* SOURCE EXCERPT:
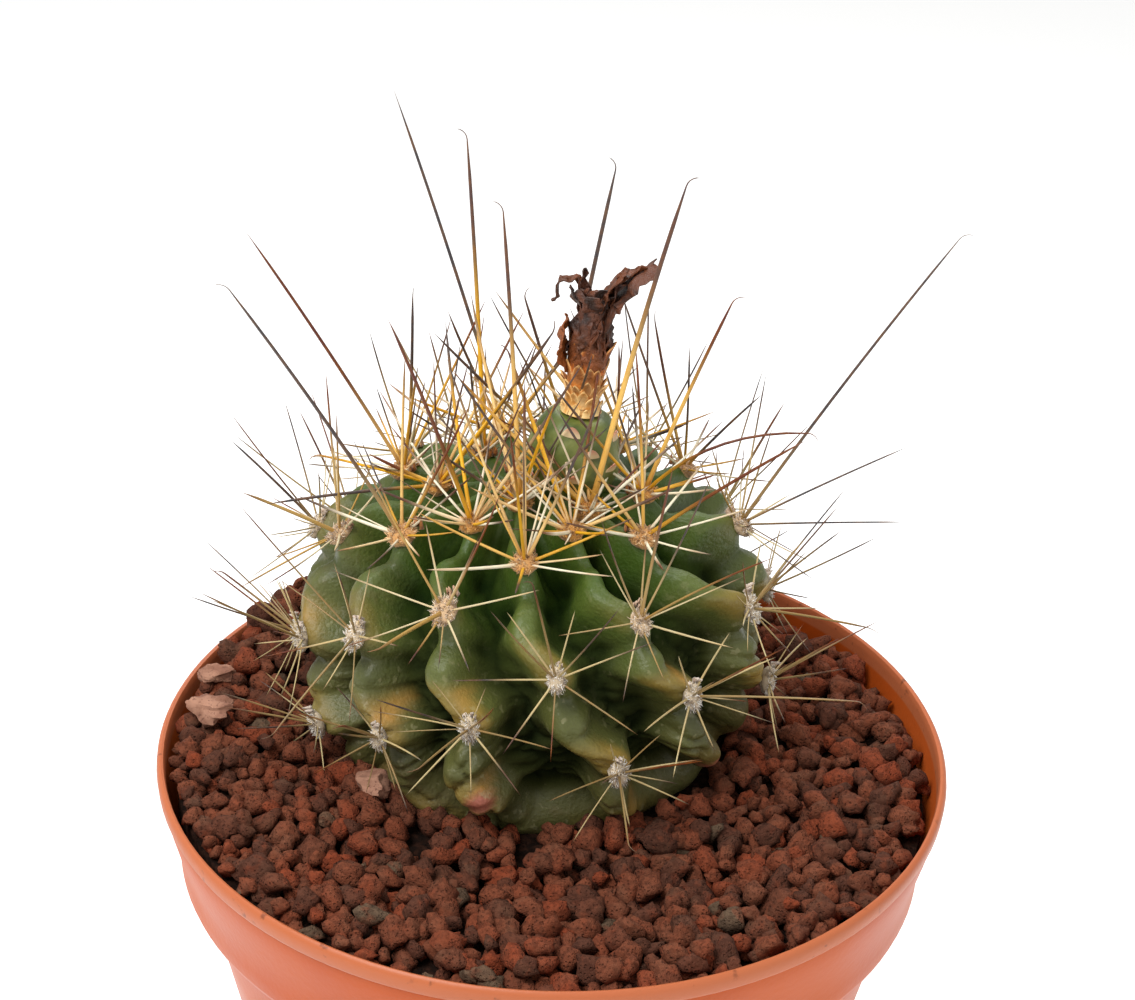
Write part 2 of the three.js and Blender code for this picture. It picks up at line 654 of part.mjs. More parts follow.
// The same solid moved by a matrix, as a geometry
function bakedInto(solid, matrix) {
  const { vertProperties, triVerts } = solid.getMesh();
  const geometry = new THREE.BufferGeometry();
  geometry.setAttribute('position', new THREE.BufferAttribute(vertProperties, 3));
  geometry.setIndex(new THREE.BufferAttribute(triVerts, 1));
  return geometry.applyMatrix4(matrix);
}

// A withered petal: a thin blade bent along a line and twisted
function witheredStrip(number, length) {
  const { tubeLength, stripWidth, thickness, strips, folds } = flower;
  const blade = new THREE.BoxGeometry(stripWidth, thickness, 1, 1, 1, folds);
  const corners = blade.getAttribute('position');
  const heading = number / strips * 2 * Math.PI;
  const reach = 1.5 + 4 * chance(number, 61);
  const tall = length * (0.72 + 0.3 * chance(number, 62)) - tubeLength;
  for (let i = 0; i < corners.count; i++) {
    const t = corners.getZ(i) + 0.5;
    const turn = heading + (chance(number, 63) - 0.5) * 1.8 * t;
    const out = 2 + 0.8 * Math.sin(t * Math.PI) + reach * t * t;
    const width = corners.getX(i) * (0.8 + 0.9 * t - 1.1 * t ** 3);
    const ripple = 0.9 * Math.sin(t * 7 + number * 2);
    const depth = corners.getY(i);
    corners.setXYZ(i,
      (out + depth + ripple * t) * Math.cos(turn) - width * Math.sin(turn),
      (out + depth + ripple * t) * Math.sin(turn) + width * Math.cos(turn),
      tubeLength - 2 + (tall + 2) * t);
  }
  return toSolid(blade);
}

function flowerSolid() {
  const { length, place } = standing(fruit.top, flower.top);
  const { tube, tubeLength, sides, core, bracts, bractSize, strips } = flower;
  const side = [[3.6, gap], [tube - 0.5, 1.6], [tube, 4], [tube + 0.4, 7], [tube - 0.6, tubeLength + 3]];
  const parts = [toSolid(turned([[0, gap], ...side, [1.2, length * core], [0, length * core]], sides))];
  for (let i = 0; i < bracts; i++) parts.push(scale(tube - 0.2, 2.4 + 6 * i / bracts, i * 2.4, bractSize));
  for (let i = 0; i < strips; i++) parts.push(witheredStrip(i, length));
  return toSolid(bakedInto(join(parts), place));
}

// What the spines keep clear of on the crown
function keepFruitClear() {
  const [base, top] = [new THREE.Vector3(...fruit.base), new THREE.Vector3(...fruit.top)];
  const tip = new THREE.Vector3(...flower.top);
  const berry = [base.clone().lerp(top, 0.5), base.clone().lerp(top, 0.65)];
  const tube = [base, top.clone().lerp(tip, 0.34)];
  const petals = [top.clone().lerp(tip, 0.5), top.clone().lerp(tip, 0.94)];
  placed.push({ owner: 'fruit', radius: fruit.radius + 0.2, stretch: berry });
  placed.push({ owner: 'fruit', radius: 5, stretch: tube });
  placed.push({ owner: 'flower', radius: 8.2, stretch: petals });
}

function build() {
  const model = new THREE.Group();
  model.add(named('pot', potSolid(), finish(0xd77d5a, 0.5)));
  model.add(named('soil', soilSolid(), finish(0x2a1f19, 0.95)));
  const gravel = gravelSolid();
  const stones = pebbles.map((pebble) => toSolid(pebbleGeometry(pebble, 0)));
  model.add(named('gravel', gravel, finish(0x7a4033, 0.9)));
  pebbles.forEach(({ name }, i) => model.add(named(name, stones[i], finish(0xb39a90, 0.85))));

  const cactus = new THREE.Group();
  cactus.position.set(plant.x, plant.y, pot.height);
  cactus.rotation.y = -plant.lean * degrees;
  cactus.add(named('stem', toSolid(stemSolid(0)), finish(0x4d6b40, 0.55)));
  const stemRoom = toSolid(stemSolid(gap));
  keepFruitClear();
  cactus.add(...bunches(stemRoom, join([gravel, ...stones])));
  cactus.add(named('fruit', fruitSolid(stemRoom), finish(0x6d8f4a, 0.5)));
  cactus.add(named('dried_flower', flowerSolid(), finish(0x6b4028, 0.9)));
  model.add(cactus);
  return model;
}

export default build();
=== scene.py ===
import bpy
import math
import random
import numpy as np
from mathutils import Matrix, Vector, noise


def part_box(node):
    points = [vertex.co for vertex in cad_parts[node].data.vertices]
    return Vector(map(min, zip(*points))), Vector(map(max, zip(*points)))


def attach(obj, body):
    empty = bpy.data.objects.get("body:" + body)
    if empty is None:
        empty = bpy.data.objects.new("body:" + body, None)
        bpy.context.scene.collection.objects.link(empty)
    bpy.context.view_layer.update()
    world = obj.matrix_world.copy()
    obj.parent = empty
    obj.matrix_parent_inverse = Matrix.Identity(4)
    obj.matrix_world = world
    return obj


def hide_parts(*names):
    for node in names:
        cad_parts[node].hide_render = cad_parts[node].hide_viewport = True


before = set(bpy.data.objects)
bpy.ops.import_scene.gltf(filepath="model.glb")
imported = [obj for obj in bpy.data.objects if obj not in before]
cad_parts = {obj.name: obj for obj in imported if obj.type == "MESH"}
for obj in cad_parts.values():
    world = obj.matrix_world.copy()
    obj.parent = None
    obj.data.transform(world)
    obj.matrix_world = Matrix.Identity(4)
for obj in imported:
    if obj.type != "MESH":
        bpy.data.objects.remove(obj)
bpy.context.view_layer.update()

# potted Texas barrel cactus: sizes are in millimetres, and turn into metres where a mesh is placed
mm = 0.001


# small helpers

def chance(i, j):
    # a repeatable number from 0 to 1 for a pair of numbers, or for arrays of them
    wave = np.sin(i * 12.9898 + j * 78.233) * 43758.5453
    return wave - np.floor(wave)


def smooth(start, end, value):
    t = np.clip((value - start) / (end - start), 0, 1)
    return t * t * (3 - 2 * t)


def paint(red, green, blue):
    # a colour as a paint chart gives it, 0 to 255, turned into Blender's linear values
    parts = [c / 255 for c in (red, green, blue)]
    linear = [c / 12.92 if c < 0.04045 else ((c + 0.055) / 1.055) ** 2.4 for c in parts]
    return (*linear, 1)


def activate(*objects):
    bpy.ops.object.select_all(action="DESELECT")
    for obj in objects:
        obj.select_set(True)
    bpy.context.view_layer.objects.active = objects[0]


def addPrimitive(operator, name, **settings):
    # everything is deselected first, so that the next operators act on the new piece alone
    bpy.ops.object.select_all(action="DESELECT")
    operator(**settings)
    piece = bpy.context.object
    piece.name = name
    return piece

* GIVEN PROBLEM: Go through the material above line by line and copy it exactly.

* ANSWER TO THE TASK:
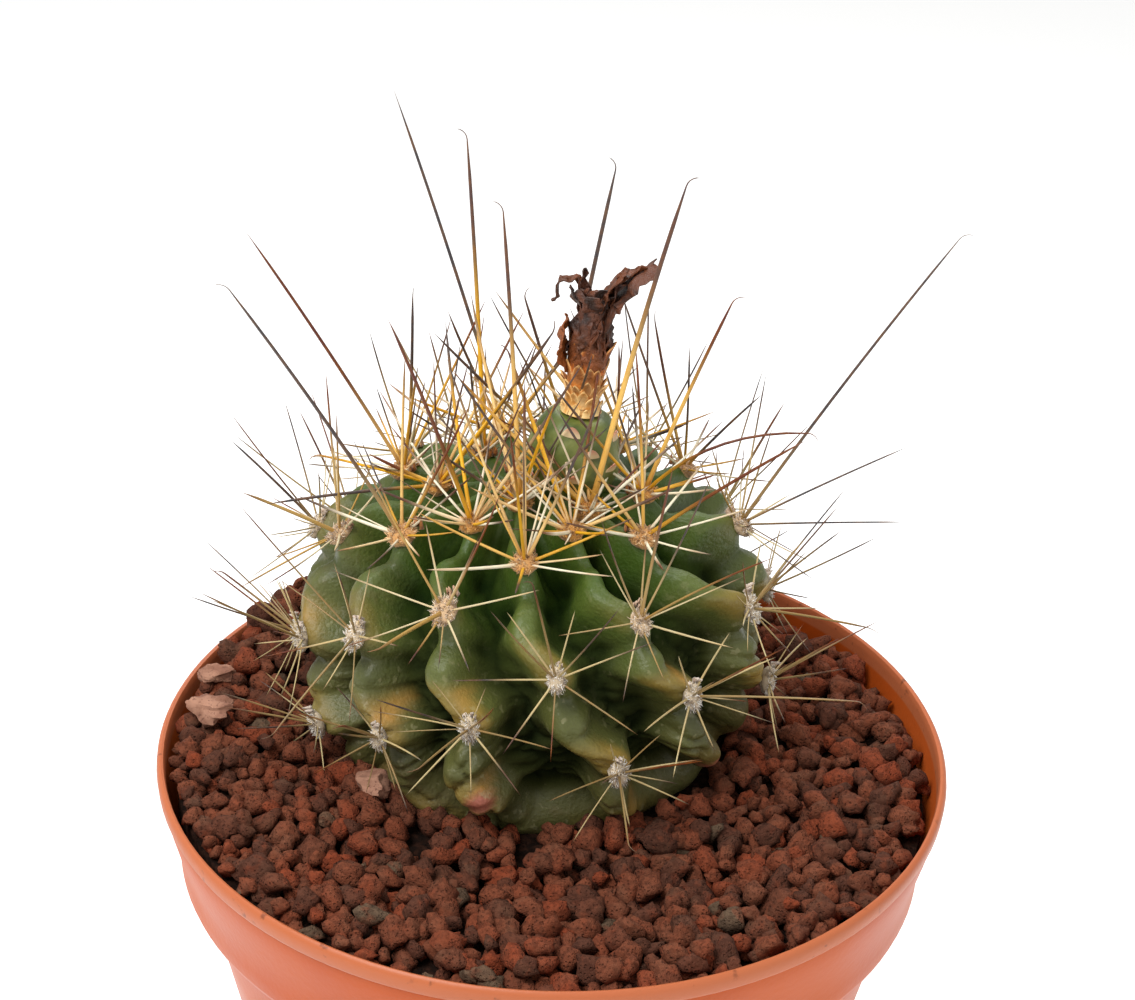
Write part 2 of the three.js and Blender code for this picture. It picks up at line 654 of part.mjs. More parts follow.
// The same solid moved by a matrix, as a geometry
function bakedInto(solid, matrix) {
  const { vertProperties, triVerts } = solid.getMesh();
  const geometry = new THREE.BufferGeometry();
  geometry.setAttribute('position', new THREE.BufferAttribute(vertProperties, 3));
  geometry.setIndex(new THREE.BufferAttribute(triVerts, 1));
  return geometry.applyMatrix4(matrix);
}

// A withered petal: a thin blade bent along a line and twisted
function witheredStrip(number, length) {
  const { tubeLength, stripWidth, thickness, strips, folds } = flower;
  const blade = new THREE.BoxGeometry(stripWidth, thickness, 1, 1, 1, folds);
  const corners = blade.getAttribute('position');
  const heading = number / strips * 2 * Math.PI;
  const reach = 1.5 + 4 * chance(number, 61);
  const tall = length * (0.72 + 0.3 * chance(number, 62)) - tubeLength;
  for (let i = 0; i < corners.count; i++) {
    const t = corners.getZ(i) + 0.5;
    const turn = heading + (chance(number, 63) - 0.5) * 1.8 * t;
    const out = 2 + 0.8 * Math.sin(t * Math.PI) + reach * t * t;
    const width = corners.getX(i) * (0.8 + 0.9 * t - 1.1 * t ** 3);
    const ripple = 0.9 * Math.sin(t * 7 + number * 2);
    const depth = corners.getY(i);
    corners.setXYZ(i,
      (out + depth + ripple * t) * Math.cos(turn) - width * Math.sin(turn),
      (out + depth + ripple * t) * Math.sin(turn) + width * Math.cos(turn),
      tubeLength - 2 + (tall + 2) * t);
  }
  return toSolid(blade);
}

function flowerSolid() {
  const { length, place } = standing(fruit.top, flower.top);
  const { tube, tubeLength, sides, core, bracts, bractSize, strips } = flower;
  const side = [[3.6, gap], [tube - 0.5, 1.6], [tube, 4], [tube + 0.4, 7], [tube - 0.6, tubeLength + 3]];
  const parts = [toSolid(turned([[0, gap], ...side, [1.2, length * core], [0, length * core]], sides))];
  for (let i = 0; i < bracts; i++) parts.push(scale(tube - 0.2, 2.4 + 6 * i / bracts, i * 2.4, bractSize));
  for (let i = 0; i < strips; i++) parts.push(witheredStrip(i, length));
  return toSolid(bakedInto(join(parts), place));
}

// What the spines keep clear of on the crown
function keepFruitClear() {
  const [base, top] = [new THREE.Vector3(...fruit.base), new THREE.Vector3(...fruit.top)];
  const tip = new THREE.Vector3(...flower.top);
  const berry = [base.clone().lerp(top, 0.5), base.clone().lerp(top, 0.65)];
  const tube = [base, top.clone().lerp(tip, 0.34)];
  const petals = [top.clone().lerp(tip, 0.5), top.clone().lerp(tip, 0.94)];
  placed.push({ owner: 'fruit', radius: fruit.radius + 0.2, stretch: berry });
  placed.push({ owner: 'fruit', radius: 5, stretch: tube });
  placed.push({ owner: 'flower', radius: 8.2, stretch: petals });
}

function build() {
  const model = new THREE.Group();
  model.add(named('pot', potSolid(), finish(0xd77d5a, 0.5)));
  model.add(named('soil', soilSolid(), finish(0x2a1f19, 0.95)));
  const gravel = gravelSolid();
  const stones = pebbles.map((pebble) => toSolid(pebbleGeometry(pebble, 0)));
  model.add(named('gravel', gravel, finish(0x7a4033, 0.9)));
  pebbles.forEach(({ name }, i) => model.add(named(name, stones[i], finish(0xb39a90, 0.85))));

  const cactus = new THREE.Group();
  cactus.position.set(plant.x, plant.y, pot.height);
  cactus.rotation.y = -plant.lean * degrees;
  cactus.add(named('stem', toSolid(stemSolid(0)), finish(0x4d6b40, 0.55)));
  const stemRoom = toSolid(stemSolid(gap));
  keepFruitClear();
  cactus.add(...bunches(stemRoom, join([gravel, ...stones])));
  cactus.add(named('fruit', fruitSolid(stemRoom), finish(0x6d8f4a, 0.5)));
  cactus.add(named('dried_flower', flowerSolid(), finish(0x6b4028, 0.9)));
  model.add(cactus);
  return model;
}

export default build();
=== scene.py ===
import bpy
import math
import random
import numpy as np
from mathutils import Matrix, Vector, noise


def part_box(node):
    points = [vertex.co for vertex in cad_parts[node].data.vertices]
    return Vector(map(min, zip(*points))), Vector(map(max, zip(*points)))


def attach(obj, body):
    empty = bpy.data.objects.get("body:" + body)
    if empty is None:
        empty = bpy.data.objects.new("body:" + body, None)
        bpy.context.scene.collection.objects.link(empty)
    bpy.context.view_layer.update()
    world = obj.matrix_world.copy()
    obj.parent = empty
    obj.matrix_parent_inverse = Matrix.Identity(4)
    obj.matrix_world = world
    return obj


def hide_parts(*names):
    for node in names:
        cad_parts[node].hide_render = cad_parts[node].hide_viewport = True


before = set(bpy.data.objects)
bpy.ops.import_scene.gltf(filepath="model.glb")
imported = [obj for obj in bpy.data.objects if obj not in before]
cad_parts = {obj.name: obj for obj in imported if obj.type == "MESH"}
for obj in cad_parts.values():
    world = obj.matrix_world.copy()
    obj.parent = None
    obj.data.transform(world)
    obj.matrix_world = Matrix.Identity(4)
for obj in imported:
    if obj.type != "MESH":
        bpy.data.objects.remove(obj)
bpy.context.view_layer.update()

# potted Texas barrel cactus: sizes are in millimetres, and turn into metres where a mesh is placed
mm = 0.001


# small helpers

def chance(i, j):
    # a repeatable number from 0 to 1 for a pair of numbers, or for arrays of them
    wave = np.sin(i * 12.9898 + j * 78.233) * 43758.5453
    return wave - np.floor(wave)


def smooth(start, end, value):
    t = np.clip((value - start) / (end - start), 0, 1)
    return t * t * (3 - 2 * t)


def paint(red, green, blue):
    # a colour as a paint chart gives it, 0 to 255, turned into Blender's linear values
    parts = [c / 255 for c in (red, green, blue)]
    linear = [c / 12.92 if c < 0.04045 else ((c + 0.055) / 1.055) ** 2.4 for c in parts]
    return (*linear, 1)


def activate(*objects):
    bpy.ops.object.select_all(action="DESELECT")
    for obj in objects:
        obj.select_set(True)
    bpy.context.view_layer.objects.active = objects[0]


def addPrimitive(operator, name, **settings):
    # everything is deselected first, so that the next operators act on the new piece alone
    bpy.ops.object.select_all(action="DESELECT")
    operator(**settings)
    piece = bpy.context.object
    piece.name = name
    return piece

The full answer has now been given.